| TASK OBJECTIVE |
The complete listing should be restated exactly.

| PROVIDED MATERIAL |
--- BEGIN ---

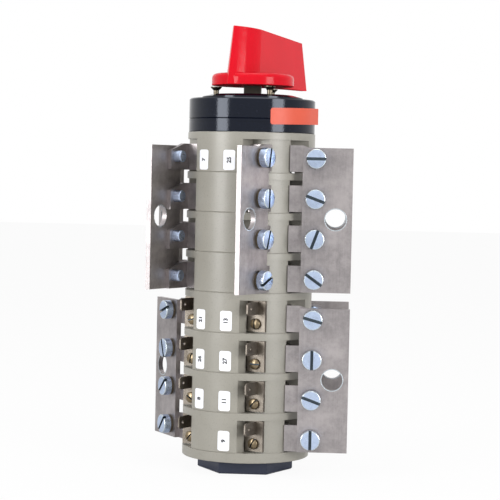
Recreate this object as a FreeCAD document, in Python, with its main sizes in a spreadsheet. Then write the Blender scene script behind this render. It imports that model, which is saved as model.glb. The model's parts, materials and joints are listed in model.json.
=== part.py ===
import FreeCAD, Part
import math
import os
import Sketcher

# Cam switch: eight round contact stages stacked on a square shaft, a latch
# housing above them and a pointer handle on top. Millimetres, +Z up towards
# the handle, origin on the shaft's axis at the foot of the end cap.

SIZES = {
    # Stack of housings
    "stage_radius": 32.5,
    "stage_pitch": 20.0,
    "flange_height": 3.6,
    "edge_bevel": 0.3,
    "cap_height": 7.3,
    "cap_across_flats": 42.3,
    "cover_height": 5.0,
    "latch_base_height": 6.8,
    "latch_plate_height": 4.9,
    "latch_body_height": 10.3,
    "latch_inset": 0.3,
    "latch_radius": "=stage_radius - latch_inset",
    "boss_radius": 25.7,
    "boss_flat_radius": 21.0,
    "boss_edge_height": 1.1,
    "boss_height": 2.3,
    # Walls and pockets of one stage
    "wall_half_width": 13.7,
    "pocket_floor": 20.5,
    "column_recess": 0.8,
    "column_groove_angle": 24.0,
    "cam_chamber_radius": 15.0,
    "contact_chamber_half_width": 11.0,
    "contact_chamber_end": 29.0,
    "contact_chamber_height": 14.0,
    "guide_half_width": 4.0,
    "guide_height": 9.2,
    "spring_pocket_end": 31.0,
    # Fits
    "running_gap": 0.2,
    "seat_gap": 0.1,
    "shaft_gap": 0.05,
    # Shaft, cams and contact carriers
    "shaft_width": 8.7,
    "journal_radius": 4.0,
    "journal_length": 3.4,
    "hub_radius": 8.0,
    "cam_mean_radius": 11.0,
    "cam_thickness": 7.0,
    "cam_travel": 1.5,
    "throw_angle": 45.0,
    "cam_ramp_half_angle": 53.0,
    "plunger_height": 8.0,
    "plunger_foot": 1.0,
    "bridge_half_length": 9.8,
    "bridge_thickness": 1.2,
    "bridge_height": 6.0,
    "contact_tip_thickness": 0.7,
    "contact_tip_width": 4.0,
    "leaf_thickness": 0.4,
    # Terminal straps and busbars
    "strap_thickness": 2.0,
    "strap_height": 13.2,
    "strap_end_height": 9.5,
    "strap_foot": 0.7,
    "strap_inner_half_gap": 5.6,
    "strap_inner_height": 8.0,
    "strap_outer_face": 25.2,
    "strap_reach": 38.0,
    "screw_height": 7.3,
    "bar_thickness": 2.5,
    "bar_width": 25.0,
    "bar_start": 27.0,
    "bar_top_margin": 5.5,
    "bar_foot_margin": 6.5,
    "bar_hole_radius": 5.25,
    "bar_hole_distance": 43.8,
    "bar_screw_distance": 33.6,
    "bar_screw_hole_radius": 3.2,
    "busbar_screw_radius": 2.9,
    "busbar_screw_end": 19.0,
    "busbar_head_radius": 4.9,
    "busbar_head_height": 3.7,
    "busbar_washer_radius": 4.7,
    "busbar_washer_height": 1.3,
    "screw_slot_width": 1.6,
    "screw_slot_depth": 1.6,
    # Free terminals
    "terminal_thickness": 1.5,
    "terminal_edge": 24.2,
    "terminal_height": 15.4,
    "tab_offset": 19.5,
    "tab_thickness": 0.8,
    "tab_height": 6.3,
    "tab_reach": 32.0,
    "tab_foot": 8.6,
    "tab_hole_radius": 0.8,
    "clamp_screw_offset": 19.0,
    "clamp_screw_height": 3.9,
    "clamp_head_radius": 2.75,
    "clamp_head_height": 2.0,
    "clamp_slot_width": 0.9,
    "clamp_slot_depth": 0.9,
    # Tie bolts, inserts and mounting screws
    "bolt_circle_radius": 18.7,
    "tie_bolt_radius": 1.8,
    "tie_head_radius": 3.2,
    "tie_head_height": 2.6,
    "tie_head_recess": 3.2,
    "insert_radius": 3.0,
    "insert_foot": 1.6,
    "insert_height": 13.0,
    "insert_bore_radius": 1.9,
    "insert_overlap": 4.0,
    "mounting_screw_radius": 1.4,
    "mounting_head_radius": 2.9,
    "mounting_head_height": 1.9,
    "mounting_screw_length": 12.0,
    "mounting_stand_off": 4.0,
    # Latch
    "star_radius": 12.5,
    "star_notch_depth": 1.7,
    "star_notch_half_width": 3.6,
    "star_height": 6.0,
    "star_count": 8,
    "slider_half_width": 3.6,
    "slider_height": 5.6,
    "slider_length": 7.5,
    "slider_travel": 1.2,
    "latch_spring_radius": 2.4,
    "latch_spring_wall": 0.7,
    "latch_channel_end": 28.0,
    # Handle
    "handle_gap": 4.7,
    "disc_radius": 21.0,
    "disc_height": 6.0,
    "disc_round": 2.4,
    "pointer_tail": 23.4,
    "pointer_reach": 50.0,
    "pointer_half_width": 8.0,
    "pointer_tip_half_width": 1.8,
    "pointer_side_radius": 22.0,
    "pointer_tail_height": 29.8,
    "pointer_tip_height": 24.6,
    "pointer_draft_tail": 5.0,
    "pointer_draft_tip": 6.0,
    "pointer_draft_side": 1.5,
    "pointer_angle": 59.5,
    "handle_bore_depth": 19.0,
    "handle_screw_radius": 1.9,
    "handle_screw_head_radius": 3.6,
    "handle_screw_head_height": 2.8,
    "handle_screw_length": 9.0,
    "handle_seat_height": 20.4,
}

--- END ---

| THE RESPONSE |
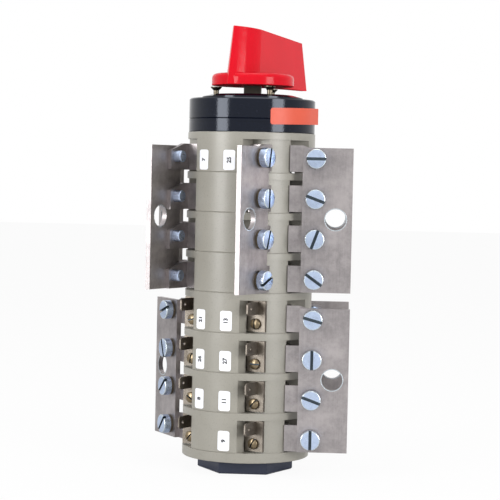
Recreate this object as a FreeCAD document, in Python, with its main sizes in a spreadsheet. Then write the Blender scene script behind this render. It imports that model, which is saved as model.glb. The model's parts, materials and joints are listed in model.json.
=== part.py ===
import FreeCAD, Part
import math
import os
import Sketcher

# Cam switch: eight round contact stages stacked on a square shaft, a latch
# housing above them and a pointer handle on top. Millimetres, +Z up towards
# the handle, origin on the shaft's axis at the foot of the end cap.

SIZES = {
    # Stack of housings
    "stage_radius": 32.5,
    "stage_pitch": 20.0,
    "flange_height": 3.6,
    "edge_bevel": 0.3,
    "cap_height": 7.3,
    "cap_across_flats": 42.3,
    "cover_height": 5.0,
    "latch_base_height": 6.8,
    "latch_plate_height": 4.9,
    "latch_body_height": 10.3,
    "latch_inset": 0.3,
    "latch_radius": "=stage_radius - latch_inset",
    "boss_radius": 25.7,
    "boss_flat_radius": 21.0,
    "boss_edge_height": 1.1,
    "boss_height": 2.3,
    # Walls and pockets of one stage
    "wall_half_width": 13.7,
    "pocket_floor": 20.5,
    "column_recess": 0.8,
    "column_groove_angle": 24.0,
    "cam_chamber_radius": 15.0,
    "contact_chamber_half_width": 11.0,
    "contact_chamber_end": 29.0,
    "contact_chamber_height": 14.0,
    "guide_half_width": 4.0,
    "guide_height": 9.2,
    "spring_pocket_end": 31.0,
    # Fits
    "running_gap": 0.2,
    "seat_gap": 0.1,
    "shaft_gap": 0.05,
    # Shaft, cams and contact carriers
    "shaft_width": 8.7,
    "journal_radius": 4.0,
    "journal_length": 3.4,
    "hub_radius": 8.0,
    "cam_mean_radius": 11.0,
    "cam_thickness": 7.0,
    "cam_travel": 1.5,
    "throw_angle": 45.0,
    "cam_ramp_half_angle": 53.0,
    "plunger_height": 8.0,
    "plunger_foot": 1.0,
    "bridge_half_length": 9.8,
    "bridge_thickness": 1.2,
    "bridge_height": 6.0,
    "contact_tip_thickness": 0.7,
    "contact_tip_width": 4.0,
    "leaf_thickness": 0.4,
    # Terminal straps and busbars
    "strap_thickness": 2.0,
    "strap_height": 13.2,
    "strap_end_height": 9.5,
    "strap_foot": 0.7,
    "strap_inner_half_gap": 5.6,
    "strap_inner_height": 8.0,
    "strap_outer_face": 25.2,
    "strap_reach": 38.0,
    "screw_height": 7.3,
    "bar_thickness": 2.5,
    "bar_width": 25.0,
    "bar_start": 27.0,
    "bar_top_margin": 5.5,
    "bar_foot_margin": 6.5,
    "bar_hole_radius": 5.25,
    "bar_hole_distance": 43.8,
    "bar_screw_distance": 33.6,
    "bar_screw_hole_radius": 3.2,
    "busbar_screw_radius": 2.9,
    "busbar_screw_end": 19.0,
    "busbar_head_radius": 4.9,
    "busbar_head_height": 3.7,
    "busbar_washer_radius": 4.7,
    "busbar_washer_height": 1.3,
    "screw_slot_width": 1.6,
    "screw_slot_depth": 1.6,
    # Free terminals
    "terminal_thickness": 1.5,
    "terminal_edge": 24.2,
    "terminal_height": 15.4,
    "tab_offset": 19.5,
    "tab_thickness": 0.8,
    "tab_height": 6.3,
    "tab_reach": 32.0,
    "tab_foot": 8.6,
    "tab_hole_radius": 0.8,
    "clamp_screw_offset": 19.0,
    "clamp_screw_height": 3.9,
    "clamp_head_radius": 2.75,
    "clamp_head_height": 2.0,
    "clamp_slot_width": 0.9,
    "clamp_slot_depth": 0.9,
    # Tie bolts, inserts and mounting screws
    "bolt_circle_radius": 18.7,
    "tie_bolt_radius": 1.8,
    "tie_head_radius": 3.2,
    "tie_head_height": 2.6,
    "tie_head_recess": 3.2,
    "insert_radius": 3.0,
    "insert_foot": 1.6,
    "insert_height": 13.0,
    "insert_bore_radius": 1.9,
    "insert_overlap": 4.0,
    "mounting_screw_radius": 1.4,
    "mounting_head_radius": 2.9,
    "mounting_head_height": 1.9,
    "mounting_screw_length": 12.0,
    "mounting_stand_off": 4.0,
    # Latch
    "star_radius": 12.5,
    "star_notch_depth": 1.7,
    "star_notch_half_width": 3.6,
    "star_height": 6.0,
    "star_count": 8,
    "slider_half_width": 3.6,
    "slider_height": 5.6,
    "slider_length": 7.5,
    "slider_travel": 1.2,
    "latch_spring_radius": 2.4,
    "latch_spring_wall": 0.7,
    "latch_channel_end": 28.0,
    # Handle
    "handle_gap": 4.7,
    "disc_radius": 21.0,
    "disc_height": 6.0,
    "disc_round": 2.4,
    "pointer_tail": 23.4,
    "pointer_reach": 50.0,
    "pointer_half_width": 8.0,
    "pointer_tip_half_width": 1.8,
    "pointer_side_radius": 22.0,
    "pointer_tail_height": 29.8,
    "pointer_tip_height": 24.6,
    "pointer_draft_tail": 5.0,
    "pointer_draft_tip": 6.0,
    "pointer_draft_side": 1.5,
    "pointer_angle": 59.5,
    "handle_bore_depth": 19.0,
    "handle_screw_radius": 1.9,
    "handle_screw_head_radius": 3.6,
    "handle_screw_head_height": 2.8,
    "handle_screw_length": 9.0,
    "handle_seat_height": 20.4,
}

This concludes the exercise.